HOA and Strata Considerations
Newcastle's apartment market is predominantly governed by NSW strata law. Since 2021, strata schemes have had the explicit right to pass by-laws prohibiting short-term letting with a 75% vote at a general meeting. Investors targeting strata properties must obtain and review the current by-laws before exchange of contracts, and should attend an owners corporation meeting if possible. Buildings in the Newcastle CBD and beachside areas have increasingly passed restrictive by-laws following the legislative change. Freestanding houses on Torrens title are unaffected by strata restrictions and represent lower regulatory risk for STR investors.
Nearby Alternatives
Investors deterred by Newcastle's capped zones should consider Port Stephens (30 minutes north), which has a strong holiday STR market with different council overlays, or the Hunter Valley wine country where rural and tourist zone properties may face fewer night cap restrictions. Maitland, as a separate LGA, also warrants investigation for investors seeking Newcastle-adjacent markets with potentially lighter STR regulation.
Investor Tips for Newcastle
- Always verify zone classification before exchange: Use the NSW Planning Portal's mapping tool to confirm whether a target property sits in a capped zone before you commit to a contract. The 180-night cap can reduce gross revenue by $15,000–$25,000 annually on a well-located beachside property compared to an uncapped hosted STR — this is not a detail to discover at settlement.
- Budget $2,000–$4,000 for fire safety compliance upfront: Most existing investment properties will require smoke alarm upgrades to the interconnected standard, plus kitchen fire safety equipment and signage. Get a pre-purchase fire safety assessment factored into your due diligence costs rather than discovering compliance gaps post-settlement.
- Structure as a hosted STR if possible: Properties where the owner or a permanent resident is present are exempt from the 180-night cap under the NSW STRA framework. Dual-key properties, granny flats, and properties with a lockable owner's suite offer the most flexible path to uncapped income while remaining compliant.
- Check strata by-laws for apartments — non-negotiable: Request a full strata search including all registered and proposed by-laws before exchanging on any apartment. A building with an STR prohibition by-law is functionally worthless as a short-term rental investment regardless of its location or condition.
- Register on the NSW STRA Register before any marketing spend: The $65 annual registration fee is a legal prerequisite.
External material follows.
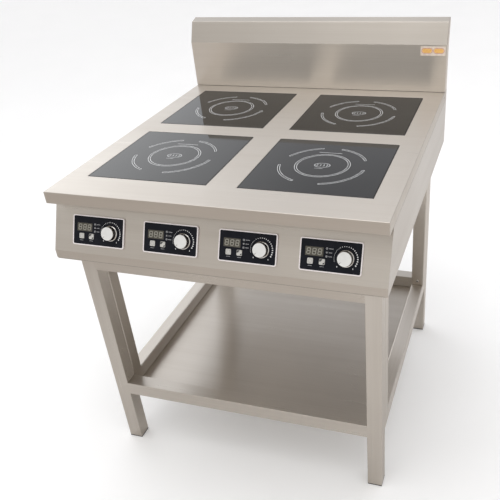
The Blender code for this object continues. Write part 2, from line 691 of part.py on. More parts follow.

Platforms must verify your registration number before your listing goes live — failing to register before launch wastes marketing preparation costs and delays your first booking revenue.
- Track your 180 nights across ALL platforms simultaneously: The night cap is aggregate across Airbnb, Stayz, direct bookings, and any other channel. Many investors have inadvertently breached the cap by managing multi-platform calendars manually. Invest in channel management software ($50–$150/month) from day one to maintain a single source of truth for your annual night count.
- Engage a Newcastle-specialist property manager with STRA compliance experience: Management fees of 15–20% of gross revenue are standard in the Newcastle STR market, but the right manager will handle NSW STRA Register renewals, complaint responses, and calendar management. The cost of a non-compliant operation — including potential Exclusion Register listing — far exceeds management fee savings from self-managing.
- Model your investment with a 160-night assumption in capped zones: Even if the legal cap is 180 nights, conservative underwriting at 160 nights accounts for booking gaps, owner use, and compliance buffer. Deals that only pencil at 180 nights are structurally fragile and should be avoided or renegotiated on price.